**Instructions to follow**
Each line from the start of the data below through the one containing "tail_thickness = 46.5" must be reproduced exactly.

**Data supplied**
* * * * *
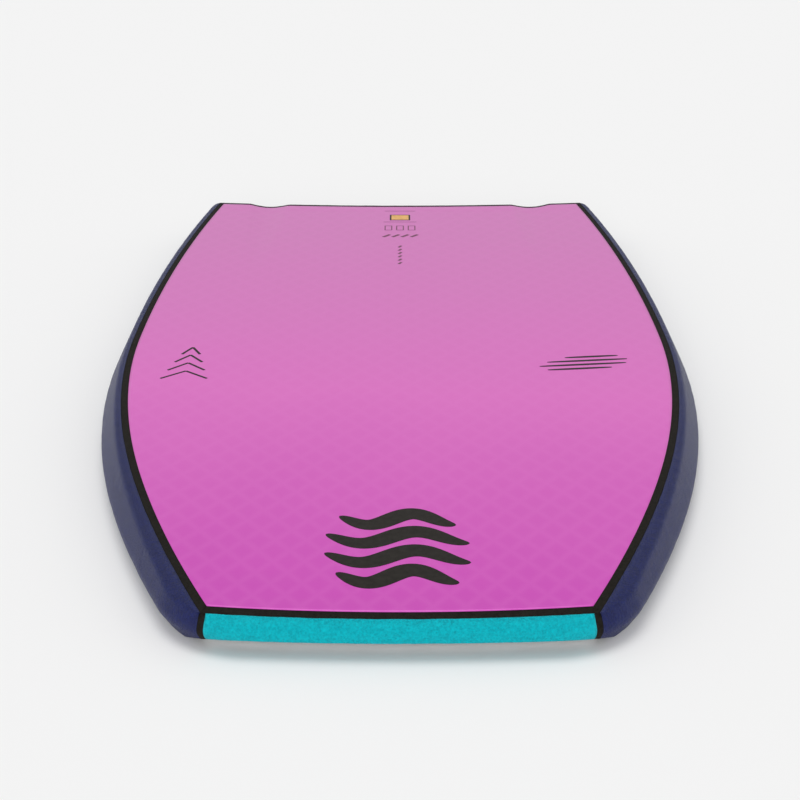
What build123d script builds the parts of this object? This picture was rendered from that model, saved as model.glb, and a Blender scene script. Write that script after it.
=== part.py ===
"""Bodyboard lying deck side down, slick side up: foam core, layered slick, rails and bumpers.

Frame: +Z up out of the slick, nose towards -Y, tail towards +Y, X across the board.
The origin is at the centre of the bounding box's bottom, on the flat deck side.
All sizes are in millimetres.
"""
from build123d import *
from math import atan2, cos, radians, sin, tan
import os

# Overall size
overall_length = 1067.0
overall_width = 574.0
thickness = 50.0
nose_thickness = 31.0
tail_thickness = 46.5

# Plan shape, as half widths of the overall outline and distances from the nose tip
widest_from_nose = 542.0
shoulder_from_nose = 216.0
shoulder_half_width = 241.0
nose_half_width = 163.0
tail_half_width = 247.0
nose_bow = 8.0
tail_crescent = 14.0
nose_corner_radius = 60.0
tail_corner_radius = 22.0

# Rails and bumpers: the widest line runs round the board at the chine height
chine_height = 17.0
upper_draft = 26.0
lower_draft = 32.0
band_width = 6.5
rail_shoulder = 4.5
nose_shoulder = 3.0
tail_shoulder = 2.0
end_band_width = 5.0
nose_mitre_angle = 22.0
tail_mitre_angle = 12.0

# Bevel under the nose: it starts below the chine and slopes back to the deck side
nose_lip = 2.0
nose_bevel_angle = 27.0

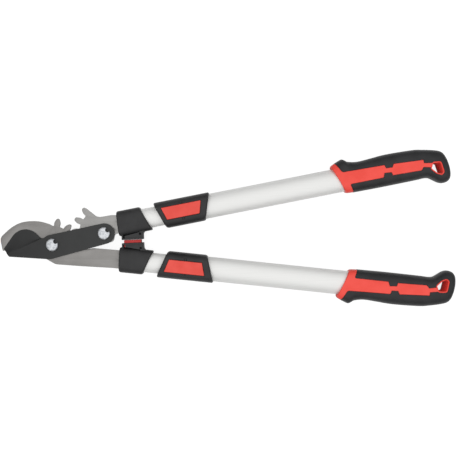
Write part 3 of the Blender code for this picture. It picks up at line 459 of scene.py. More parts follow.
def merged(mesh):
    """The mesh with its loose triangles joined at their corners."""
    shape = bmesh.new()
    shape.from_mesh(mesh)
    bmesh.ops.remove_doubles(shape, verts=shape.verts, dist=JOIN)
    shape.to_mesh(mesh)
    shape.free()
    return mesh


def settled(mesh):
    """The same surface with its corners and faces in an order that only their places decide."""
    order = sorted(range(len(mesh.vertices)), key=lambda index: tuple(mesh.vertices[index].co))
    rank = {index: place for place, index in enumerate(order)}
    faces = []
    for face in mesh.polygons:
        corners = [rank[index] for index in face.vertices]
        start = corners.index(min(corners))
        faces.append(corners[start:] + corners[:start])
    result = bpy.data.meshes.new(mesh.name)
    result.from_pydata([mesh.vertices[index].co for index in order], [], sorted(faces))
    return result


# %% Cut, join and ease
FLAT_BEND = radians(0.4)
EDGE_BEND = radians(50)


def combined(mesh, tool, operation="DIFFERENCE"):
    """One mesh cut by, joined to or met with another."""
    things = [bpy.data.objects.new("work", settled(part)) for part in (mesh, tool)]
    for thing in things:
        bpy.context.scene.collection.objects.link(thing)
    modifier = things[0].modifiers.new("combine", "BOOLEAN")
    modifier.operation = operation
    modifier.object = things[1]
    modifier.solver = "EXACT"
    bpy.context.view_layer.update()
    made = things[0].evaluated_get(bpy.context.evaluated_depsgraph_get())
    result = bpy.data.meshes.new_from_object(made)
    for thing in things:
        bpy.data.objects.remove(thing)
    return result


def softened(mesh, width, segments=2):
    """The mesh with flat parts made one face and a small round on each real edge."""
    shape = bmesh.new()
    shape.from_mesh(settled(merged(mesh)))
    bmesh.ops.dissolve_limit(shape, angle_limit=FLAT_BEND, verts=shape.verts, edges=shape.edges)
    rims = [edge for edge in shape.edges if edge.is_manifold and edge.calc_face_angle() > EDGE_BEND]
    bmesh.ops.bevel(shape, geom=rims, offset=width, offset_type="OFFSET", segments=segments, profile=0.5,
                    affect="EDGES", clamp_overlap=True, material=-1)
    shape.to_mesh(mesh)
    shape.free()
    return mesh


# %% [markdown]
# Place and dress
#
# Pieces of the two handles are mirror images, so each is made once, in the upper handle's
# frame, and `on_handle` places it on either side. `dress` gives the finish of the node
# that the piece stands for, and shades it smooth except where it bends sharply.

# %% Place and dress a piece
SHARP_BEND = radians(35)


def on_handle(mesh, side):
    """A mesh that was made in the upper handle's frame, placed on either handle."""
    placed = mesh.copy()
    placed.transform(HANDLES[side])
    if side == "lower":
        placed.flip_normals()
    return placed


def dress(node, mesh, body, bend=SHARP_BEND):
    """The finished piece that rides on a body and stands for one node of the model."""
    mesh = settled(merged(mesh))
    mesh.materials.append(finish_of(node))
    mesh.shade_smooth()
    mesh.set_sharp_from_angle(angle=bend)
    made = bpy.data.objects.new(f"{node}_fine", mesh)
    bpy.context.scene.collection.objects.link(made)
    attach(made, body)
    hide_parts(node)
    print(f"{made.name}: {len(mesh.polygons)} faces")


# %% [markdown]
# Steel plates
#
# Hook, tangs and link are blanks cut from 3 and 4 mm steel, and washers and nuts are
# stamped or turned. The model already has their outlines. Such a part has no razor edge,
# and the thin line where its small round turns to the grey horizon is what makes it look
# like metal. So each is a copy of its node, with a round of half a millimetre run along
# its rims.

# %% Plates and hardware with eased rims
PLATE_ROUND = 0.0005
PLATES = [("hook_tang", "root", "steel"), ("upper_gear_tang", "upper_shaft", "pale_steel"),
          ("rear_link", "blade", "blade_coating"),
          ("main_pivot_washer", "blade", "zinc"), ("main_pivot_nut", "blade", "zinc"),
          ("gear_pivot_washer", "blade", "zinc"), ("gear_pivot_nut", "blade", "zinc")]

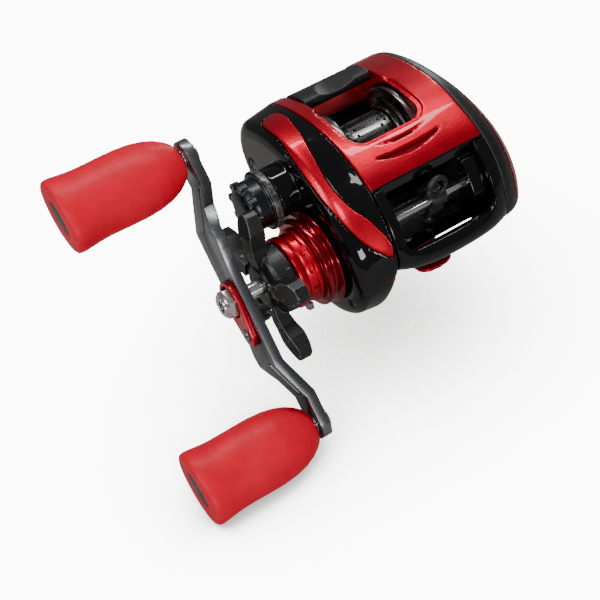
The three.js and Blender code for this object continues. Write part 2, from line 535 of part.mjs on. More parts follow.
// ---------------------------------------------------------------- main shaft, gear train and drag stack
const MAIN_RADIUS = 2.6;
function makeMainShaft() {
  const profile = [[-64.6, 0], [-64.6, MAIN_RADIUS - 0.8], [-61.4, MAIN_RADIUS - 0.8], [-61.2, MAIN_RADIUS],
    [-12.4, MAIN_RADIUS], [-12.4, 0]];
  return turned(profile, 24);
}
piece('main_shaft', makeMainShaft(), STEEL, onShaft);
const SHAFT_BORE = MAIN_RADIUS + GAP;
const driveGear = gear(DRIVE_TEETH, -23.6, -19.8, SHAFT_BORE, 0.16, 0.8)
  .subtract(disc(-30, -21.4, 15, 0, 24));
const drive = piece('drive_gear', driveGear, BRASS, onShaft);
drive.rotation.x = SHAFT_DIRECTION + Math.PI;
piece('drag_washer_inner', disc(-22.3, -21.7, 14.5, SHAFT_BORE, 18), CARBON, onShaft);
piece('drag_washer_keyed', disc(-23.2, -22.6, 14.2, SHAFT_BORE, 18), STEEL, onShaft);
piece('drag_washer_outer', disc(-24.1, -23.5, 14.5, SHAFT_BORE, 18), CARBON, onShaft);
piece('drag_pressure_plate', disc(-25.3, -24.4, 13, SHAFT_BORE, 18), STEEL, onShaft);
function makeRatchet() {
  let wheel = disc(-19.4, -18.2, 9, SHAFT_BORE, 18);
  for (let i = 0; i < 9; i += 1) {
    const turn = 2 * Math.PI * i / 9;
    const notch = polygon([[7.4, -1.2], [10, -1.2], [10, 1.6], [9, 1.6]]);
    wheel = wheel.subtract(prism(notch, -30, 0).rotate([THREE.MathUtils.radToDeg(turn), 0, 0]));
  }
  return wheel;
}
piece('ratchet_wheel', makeRatchet(), STEEL, onShaft);
piece('level_wind_drive_gear', gear(WIND_TEETH, -17.8, -15.6, SHAFT_BORE, 0.16, 0.8), PALE, onShaft)
  .rotation.x = WORM_DIRECTION;
piece('roller_clutch', disc(-35.6, -29, 9, 5.2, 18), STEEL, onShaft);
piece('clutch_sleeve', disc(-37.4, -28.4, 4.9, SHAFT_BORE, 14), STEEL, onShaft);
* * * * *
**Final answer**
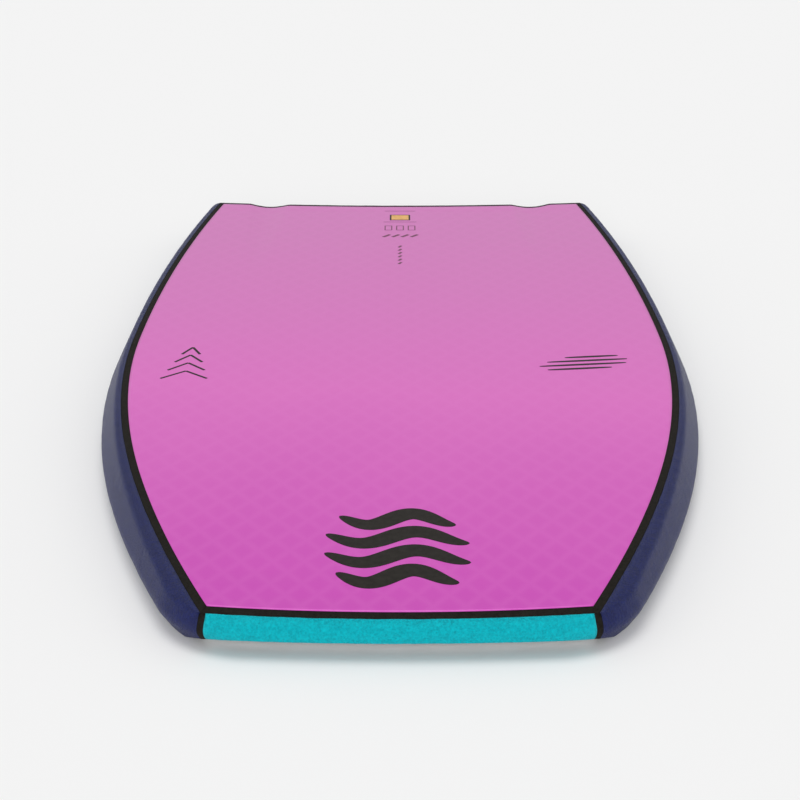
What build123d script builds the parts of this object? This picture was rendered from that model, saved as model.glb, and a Blender scene script. Write that script after it.
=== part.py ===
"""Bodyboard lying deck side down, slick side up: foam core, layered slick, rails and bumpers.

Frame: +Z up out of the slick, nose towards -Y, tail towards +Y, X across the board.
The origin is at the centre of the bounding box's bottom, on the flat deck side.
All sizes are in millimetres.
"""
from build123d import *
from math import atan2, cos, radians, sin, tan
import os

# Overall size
overall_length = 1067.0
overall_width = 574.0
thickness = 50.0
nose_thickness = 31.0
tail_thickness = 46.5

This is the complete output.